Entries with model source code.
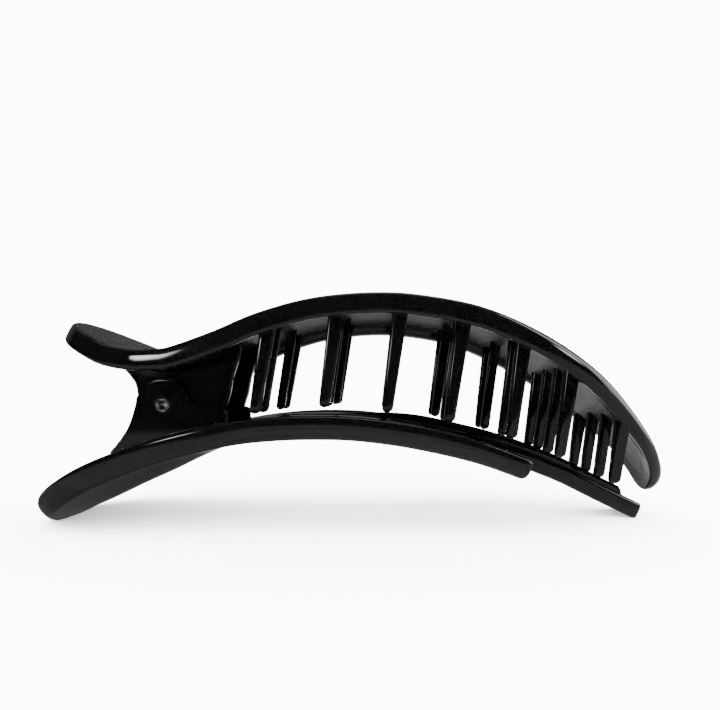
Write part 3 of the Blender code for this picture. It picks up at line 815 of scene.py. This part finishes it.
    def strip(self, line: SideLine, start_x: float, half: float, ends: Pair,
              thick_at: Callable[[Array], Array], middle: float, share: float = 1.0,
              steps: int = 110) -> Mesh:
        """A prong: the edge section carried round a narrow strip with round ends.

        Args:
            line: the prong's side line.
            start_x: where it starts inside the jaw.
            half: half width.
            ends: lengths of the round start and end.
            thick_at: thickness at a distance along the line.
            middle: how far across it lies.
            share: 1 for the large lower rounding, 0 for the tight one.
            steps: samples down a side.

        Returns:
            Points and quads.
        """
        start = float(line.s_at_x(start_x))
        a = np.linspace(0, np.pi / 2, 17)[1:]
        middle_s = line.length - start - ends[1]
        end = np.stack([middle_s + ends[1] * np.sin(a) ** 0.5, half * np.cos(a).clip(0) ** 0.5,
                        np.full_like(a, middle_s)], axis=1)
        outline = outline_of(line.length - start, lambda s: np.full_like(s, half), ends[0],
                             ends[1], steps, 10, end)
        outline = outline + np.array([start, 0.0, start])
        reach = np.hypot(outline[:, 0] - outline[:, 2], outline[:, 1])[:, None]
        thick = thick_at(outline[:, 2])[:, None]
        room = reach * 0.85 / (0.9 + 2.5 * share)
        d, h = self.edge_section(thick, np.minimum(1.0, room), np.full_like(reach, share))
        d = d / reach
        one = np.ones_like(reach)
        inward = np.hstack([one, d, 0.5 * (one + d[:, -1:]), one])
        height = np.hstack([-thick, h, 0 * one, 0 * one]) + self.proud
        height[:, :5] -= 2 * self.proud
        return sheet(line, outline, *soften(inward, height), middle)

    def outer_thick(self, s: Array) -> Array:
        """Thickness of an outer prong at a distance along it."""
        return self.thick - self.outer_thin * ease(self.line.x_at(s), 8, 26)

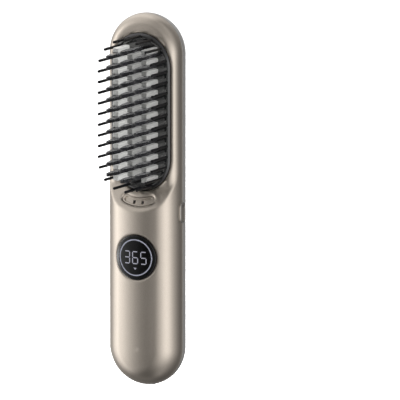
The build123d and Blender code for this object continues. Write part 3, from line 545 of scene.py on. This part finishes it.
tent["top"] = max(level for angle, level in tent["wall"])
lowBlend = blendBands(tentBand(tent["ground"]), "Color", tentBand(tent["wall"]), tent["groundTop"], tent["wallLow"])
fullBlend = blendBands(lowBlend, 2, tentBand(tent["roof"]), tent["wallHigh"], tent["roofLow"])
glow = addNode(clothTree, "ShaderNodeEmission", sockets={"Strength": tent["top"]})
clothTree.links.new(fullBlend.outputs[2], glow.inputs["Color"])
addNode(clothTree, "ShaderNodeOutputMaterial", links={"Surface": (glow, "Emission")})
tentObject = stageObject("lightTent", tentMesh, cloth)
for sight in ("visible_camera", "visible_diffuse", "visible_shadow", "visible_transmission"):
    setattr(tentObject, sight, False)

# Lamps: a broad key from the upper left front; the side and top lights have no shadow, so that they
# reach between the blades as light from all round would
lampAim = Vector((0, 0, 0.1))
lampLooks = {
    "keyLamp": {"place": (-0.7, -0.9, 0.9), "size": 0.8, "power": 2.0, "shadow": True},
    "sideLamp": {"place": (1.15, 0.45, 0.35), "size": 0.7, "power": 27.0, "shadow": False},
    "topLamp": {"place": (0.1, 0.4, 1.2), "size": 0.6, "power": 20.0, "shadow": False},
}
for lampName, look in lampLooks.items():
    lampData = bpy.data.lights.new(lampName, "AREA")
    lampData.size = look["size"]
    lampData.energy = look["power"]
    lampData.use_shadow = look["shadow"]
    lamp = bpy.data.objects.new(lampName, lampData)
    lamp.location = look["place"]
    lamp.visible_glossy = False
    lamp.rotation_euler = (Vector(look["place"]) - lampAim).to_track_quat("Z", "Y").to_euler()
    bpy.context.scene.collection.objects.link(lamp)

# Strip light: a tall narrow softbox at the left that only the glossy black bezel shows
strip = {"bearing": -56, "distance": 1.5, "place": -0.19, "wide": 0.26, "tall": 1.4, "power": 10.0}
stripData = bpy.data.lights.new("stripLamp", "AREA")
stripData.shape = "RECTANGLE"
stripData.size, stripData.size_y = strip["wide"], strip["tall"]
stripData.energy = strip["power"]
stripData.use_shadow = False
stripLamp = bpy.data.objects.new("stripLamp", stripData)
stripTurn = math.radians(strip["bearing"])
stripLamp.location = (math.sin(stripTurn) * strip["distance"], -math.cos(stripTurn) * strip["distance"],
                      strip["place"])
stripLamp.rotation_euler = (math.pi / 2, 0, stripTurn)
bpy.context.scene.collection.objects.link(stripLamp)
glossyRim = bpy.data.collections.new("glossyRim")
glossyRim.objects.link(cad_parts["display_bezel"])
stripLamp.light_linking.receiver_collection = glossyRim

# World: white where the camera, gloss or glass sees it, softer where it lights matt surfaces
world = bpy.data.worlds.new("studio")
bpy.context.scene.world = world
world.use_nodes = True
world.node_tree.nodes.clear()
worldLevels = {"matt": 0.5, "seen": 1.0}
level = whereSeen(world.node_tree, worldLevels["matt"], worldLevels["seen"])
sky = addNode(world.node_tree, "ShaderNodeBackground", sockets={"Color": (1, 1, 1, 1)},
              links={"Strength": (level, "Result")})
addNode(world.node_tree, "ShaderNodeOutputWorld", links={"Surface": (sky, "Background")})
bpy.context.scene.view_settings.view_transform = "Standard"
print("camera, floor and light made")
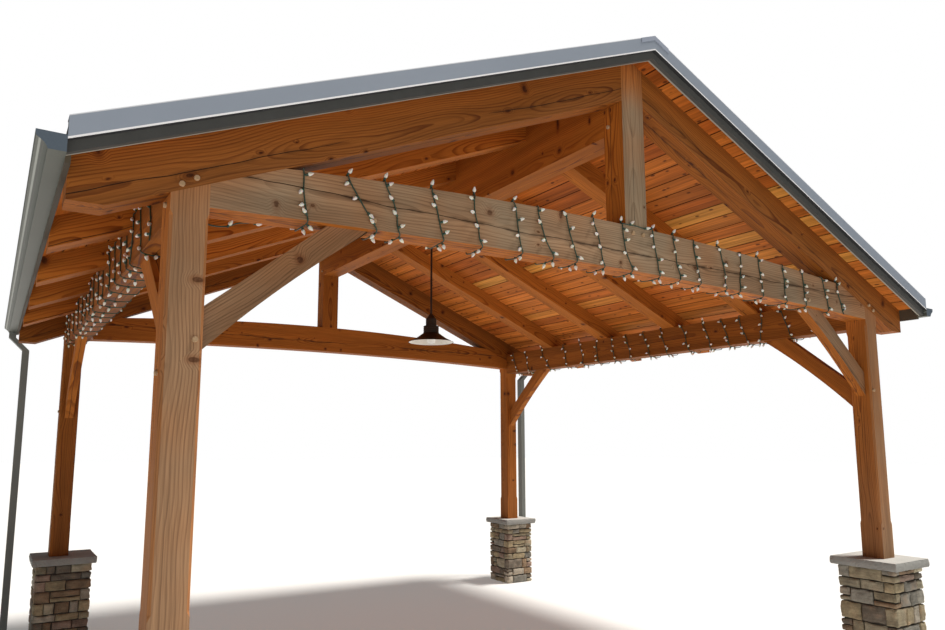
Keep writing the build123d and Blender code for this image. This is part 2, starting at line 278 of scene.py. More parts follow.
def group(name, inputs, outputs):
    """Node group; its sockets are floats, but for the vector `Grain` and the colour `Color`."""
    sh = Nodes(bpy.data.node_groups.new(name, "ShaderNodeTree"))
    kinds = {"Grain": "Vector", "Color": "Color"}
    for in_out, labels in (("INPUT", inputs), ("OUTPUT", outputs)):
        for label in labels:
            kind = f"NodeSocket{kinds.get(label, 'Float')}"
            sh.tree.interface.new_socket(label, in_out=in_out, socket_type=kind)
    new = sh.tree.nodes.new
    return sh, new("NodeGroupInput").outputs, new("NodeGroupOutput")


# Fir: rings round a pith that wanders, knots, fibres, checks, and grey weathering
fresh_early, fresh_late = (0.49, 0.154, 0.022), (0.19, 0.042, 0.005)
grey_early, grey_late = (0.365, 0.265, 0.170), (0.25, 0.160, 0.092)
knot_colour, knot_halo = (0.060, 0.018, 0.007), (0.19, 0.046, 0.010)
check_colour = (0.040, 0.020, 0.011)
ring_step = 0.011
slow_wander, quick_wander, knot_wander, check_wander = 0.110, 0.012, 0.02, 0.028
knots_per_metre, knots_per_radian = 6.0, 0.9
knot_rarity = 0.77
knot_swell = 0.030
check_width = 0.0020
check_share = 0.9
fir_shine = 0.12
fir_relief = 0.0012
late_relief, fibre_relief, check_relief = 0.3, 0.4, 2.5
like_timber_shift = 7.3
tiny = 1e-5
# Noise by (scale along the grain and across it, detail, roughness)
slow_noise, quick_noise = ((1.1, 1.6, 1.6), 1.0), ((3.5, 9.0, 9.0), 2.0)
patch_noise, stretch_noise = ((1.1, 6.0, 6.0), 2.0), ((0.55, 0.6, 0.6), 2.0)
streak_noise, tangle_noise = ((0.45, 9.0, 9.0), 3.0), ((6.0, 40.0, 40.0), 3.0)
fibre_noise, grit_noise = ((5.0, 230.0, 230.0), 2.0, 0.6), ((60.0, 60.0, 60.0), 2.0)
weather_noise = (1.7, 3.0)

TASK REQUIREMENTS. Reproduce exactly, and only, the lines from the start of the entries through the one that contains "with round ends.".

SOLUTION.
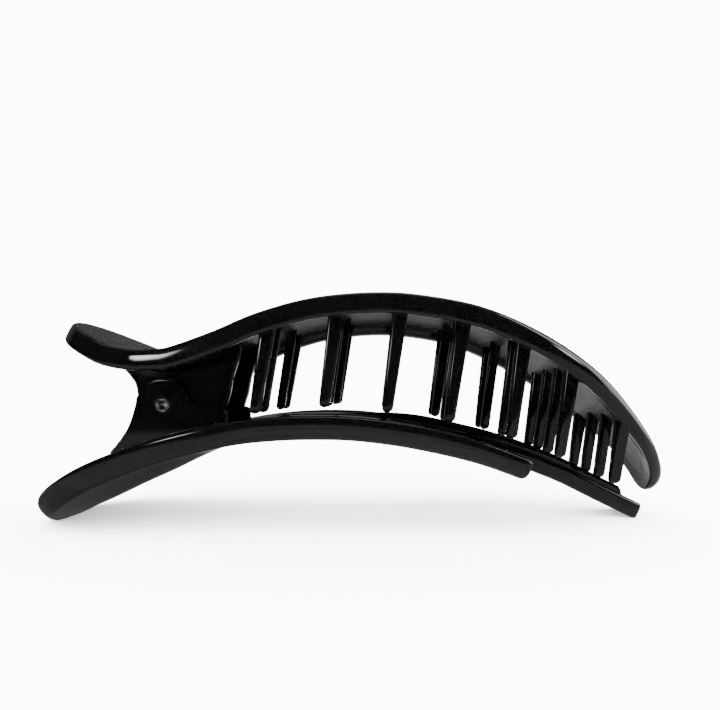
Write part 3 of the Blender code for this picture. It picks up at line 815 of scene.py. This part finishes it.
    def strip(self, line: SideLine, start_x: float, half: float, ends: Pair,
              thick_at: Callable[[Array], Array], middle: float, share: float = 1.0,
              steps: int = 110) -> Mesh:
        """A prong: the edge section carried round a narrow strip with round ends.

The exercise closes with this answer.